FIG. 4 illustrates the operational flow 100 of using the 3D Capture and Modeling System embodiment illustrated in FIG. 1 and FIG. 3. The first step 102 is placement of reference object(s)/template(s) into the scene or in proximity to the object to be modeled. The next step 104 should be anticipated when the template(s)/object(s) were placed. They should be strategically placed so that at least one reference template/object is in the camera's view through the planned path of the camera in step 104. It is also preferable that each reference template/object be imaged with at least one other reference template/object in at least one 2D image. In some cases, the scene may already naturally contain a known reference object or objects such that it is not necessary to specifically place additional reference objects/templates into the scene. After the reference template(s)/object(s) are placed, the camera is employed to take a video or other sequence of images of the scene or object from a variety of camera poses (position(s) and orientations) 104. In other words, the camera is moved around scanning the scene or object from many viewpoints.

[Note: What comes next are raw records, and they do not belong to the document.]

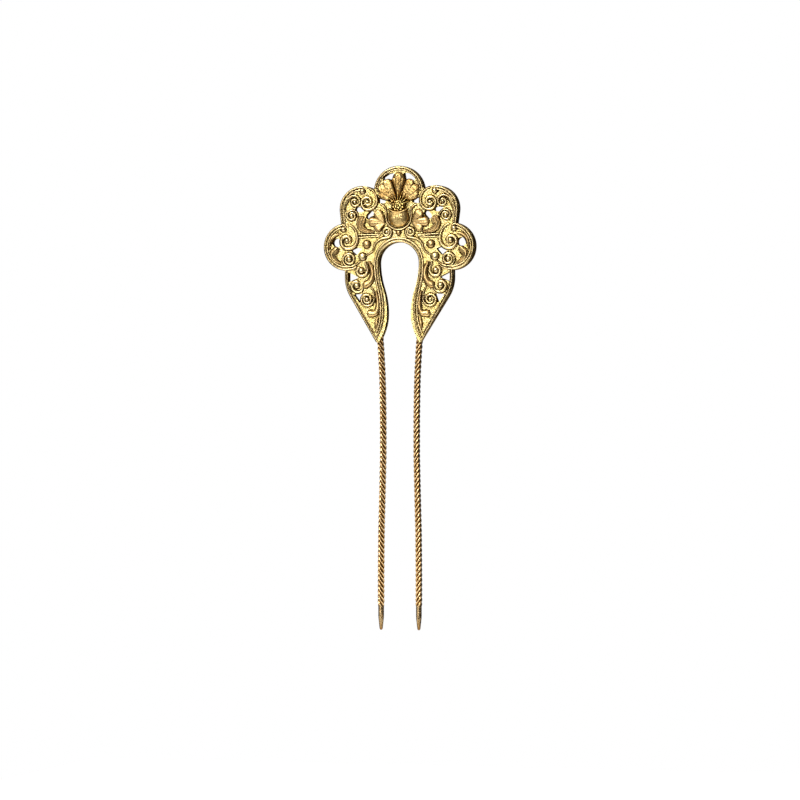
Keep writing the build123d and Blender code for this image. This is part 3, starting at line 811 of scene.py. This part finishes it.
# The backdrop is white to the camera. What the metal reflects is a dim room, brighter from above,
# from the front and from the left.
world = bpy.data.worlds.new("studio")
world.use_nodes = True
sky = world.node_tree
sky.nodes["Background"].inputs["Color"].default_value = (1, 1, 1, 1)
sky.nodes["Background"].inputs["Strength"].default_value = BACKDROP
direction = sky.nodes.new("ShaderNodeTexCoord")
parts = sky.nodes.new("ShaderNodeSeparateXYZ")
sky.links.new(direction.outputs["Generated"], parts.inputs[0])
slope = parts.outputs["Z"]
for axis, weight in (("X", -0.25), ("Y", -0.35)):
    term = sky.nodes.new("ShaderNodeMath")
    term.operation = "MULTIPLY_ADD"
    term.inputs[1].default_value = weight
    sky.links.new(parts.outputs[axis], term.inputs[0])
    sky.links.new(slope, term.inputs[2])
    slope = term.outputs[0]
fade = sky.nodes.new("ShaderNodeMapRange")
fade.interpolation_type = "SMOOTHSTEP"
for socket, number in zip(("From Min", "From Max", "To Min", "To Max"),
                          (0.0, 1.15, STUDIO_LOW, STUDIO_HIGH)):
    fade.inputs[socket].default_value = number
sky.links.new(slope, fade.inputs["Value"])
room = sky.nodes.new("ShaderNodeBackground")
room.inputs["Color"].default_value = (1.0, 0.98, 0.94, 1)
sky.links.new(fade.outputs["Result"], room.inputs["Strength"])
seen = sky.nodes.new("ShaderNodeLightPath")
chosen = sky.nodes.new("ShaderNodeMixShader")
sky.links.new(seen.outputs["Is Camera Ray"], chosen.inputs[0])
sky.links.new(room.outputs[0], chosen.inputs[1])
sky.links.new(sky.nodes["Background"].outputs[0], chosen.inputs[2])
sky.links.new(chosen.outputs[0], sky.nodes["World Output"].inputs["Surface"])
bpy.context.scene.world = world


def soft_light(name, place, size, power):
    """A square soft light aimed at the pin's head."""
    data = bpy.data.lights.new(name, "AREA")
    data.size = size
    data.energy = power
    light = bpy.data.objects.new(name, data)
    light.location = place
    light.rotation_euler = (Vector((0, 0, 0.12)) - Vector(place)).to_track_quat("-Z", "Y").to_euler()
    bpy.context.scene.collection.objects.link(light)


soft_light("key", (-0.30, -0.66, 0.70), 0.33, 8)
soft_light("front", (-0.10, -0.95, 0.22), 0.32, 2.9)
soft_light("low", (-0.55, -0.60, -0.20), 0.4, 0.6)
soft_light("back", (-0.45, 0.65, 0.35), 0.5, 9)

YAW, LENS, SENSOR, WIDTH_SEEN = radians(15), 200, 36, 258.62 * MM
middle = Vector((0, PRONG_Y * MM, 74.35 * MM))
camera_data = bpy.data.cameras.new("camera")
camera_data.lens = LENS
camera_data.sensor_width = SENSOR
camera = bpy.data.objects.new("camera", camera_data)
away = Vector((sin(YAW), -cos(YAW), 0))
camera.location = middle + away * (WIDTH_SEEN * LENS / SENSOR)
camera.rotation_euler = (-away).to_track_quat("-Z", "Y").to_euler()
bpy.context.scene.collection.objects.link(camera)
bpy.context.scene.camera = camera
bpy.context.scene.view_settings.view_transform = "Standard"
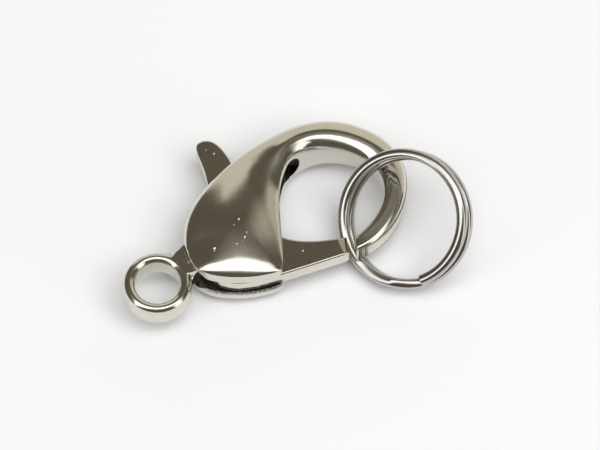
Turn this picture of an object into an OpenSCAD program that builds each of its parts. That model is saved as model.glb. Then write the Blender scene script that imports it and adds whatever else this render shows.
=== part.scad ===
// Lobster clasp with a split ring through its hook.
// Millimetres. The origin is the centre of the eye's hole at mid thickness,
// X runs towards the hook's nose, Y towards the thumb tab, Z is up.

/* [Casting] */
// Length from the edge of the eye to the nose of the hook
claw_l = 12.44; // [10:0.02:16]
// Width from the straight gate side to the top of the arch
clasp_w = 7.75; // [6:0.05:9.5]
// Thickness over the crown of the two walls
clasp_t = 3.5; // [2.9:0.05:4.4]

/* [Eye] */
// Diameter of the eye's hole
eye_hole_d = 2.3; // [1.8:0.05:2.8]
// Width of the metal round the eye's hole
eye_rim_w = 0.61; // [0.5:0.01:0.8]
// Thickness of the eye
eye_t = 1.4; // [1.1:0.05:1.9]
// Radius on the eye's edges
eye_edge_r = 0.26; // [0.1:0.01:0.3]

/* [Lever] */
// Thickness of the lever plate
lever_t = 0.9; // [0.8:0.01:1.1]
// Thickness at the very end of the gate
tip_t = 0.5; // [0.4:0.05:0.8]
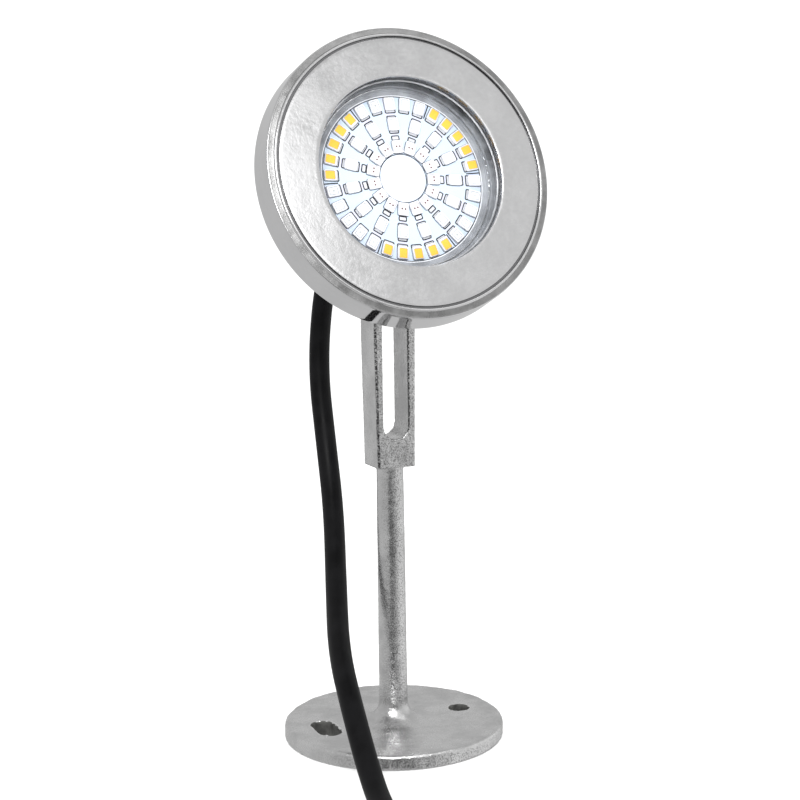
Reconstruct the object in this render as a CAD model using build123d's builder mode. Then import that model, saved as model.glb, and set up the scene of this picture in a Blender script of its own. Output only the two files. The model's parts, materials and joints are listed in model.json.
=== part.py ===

The objective of the movement is to capture views of the scene or object from all viewpoints necessary to build a complete 3D model. It should be noted that the efficiency of creating the 3D model and accuracy of 3D model are dependent on the captured images. Less data may result in greater efficiency but less accuracy. More data may be less efficient but provide more accuracy. After a certain amount of data, more data will result in diminishing returns in increased accuracy. Depending on the scene or object to be modeled, different movement paths will result in greater efficiency and accuracy. Generally, a greater number of camera images (video frames) from a wide range of camera poses should be used on areas of the object or scene where accuracy is of the greatest interest.

Once at least the first image is captured, the template pattern recognition engine can begin to recognize template patterns 106. Once the template pattern recognition engine has recognized a first template pattern 106, the pose engine can determine the orientation and position of the camera relative to the recognized template pattern 108. The origin of the world coordinate system is often a specific point on the first reference template or has a known position relative to the first template. When more than one template is used, the position of each template relative to the first template is determined from images containing more than one template in such a way that camera pose is always referenced to the world coordinate origin.

Once the camera pose has been determined for two or more images, the SFM engine can begin to gather data for generating a structural mapping of the scene 110. The SFM Engine automatically detects points of interest in the images of the object or scene and estimates the motion of the points of interest from one image to the next using optical flow or other known SFM techniques thus building a structural mapping of the object or scene. The 3D Modeling Engine then takes the structural model estimates from the SFM engine output and the pose information (camera position and orientation) from the output of the Pose Engine to begin creating a 3D model of the object or scene in world coordinates 112. The 3D Modeling Engine weights the information and makes determinations as to the best fit of the available data. The 3D Modeling Engine also monitors the progression of changes to the model as new information is evaluated. Based on this progression, the 3D modeling engine can estimate that certain accuracy thresholds have been met and that continued processing or gathering of data would have diminishing returns 114. It may then, depending on the application, notify the user that the user selected accuracy threshold has been achieved. The resultant 3D model is saved and the user is provided with a display of the results and provided with a user interface that allows the user to request and receive specific measurement data regarding the modeled object or scene 116 and 118.

While the disclosure has been described with respect to a limited number of embodiments, those skilled in the art, having benefit of this disclosure, will appreciate that other embodiments may be devised which do not depart from the scope of the disclosure as disclosed herein. The disclosure has been described in detail, it should be understood that various changes, substitutions and alterations can be made hereto without departing from the spirit and scope of the disclosure.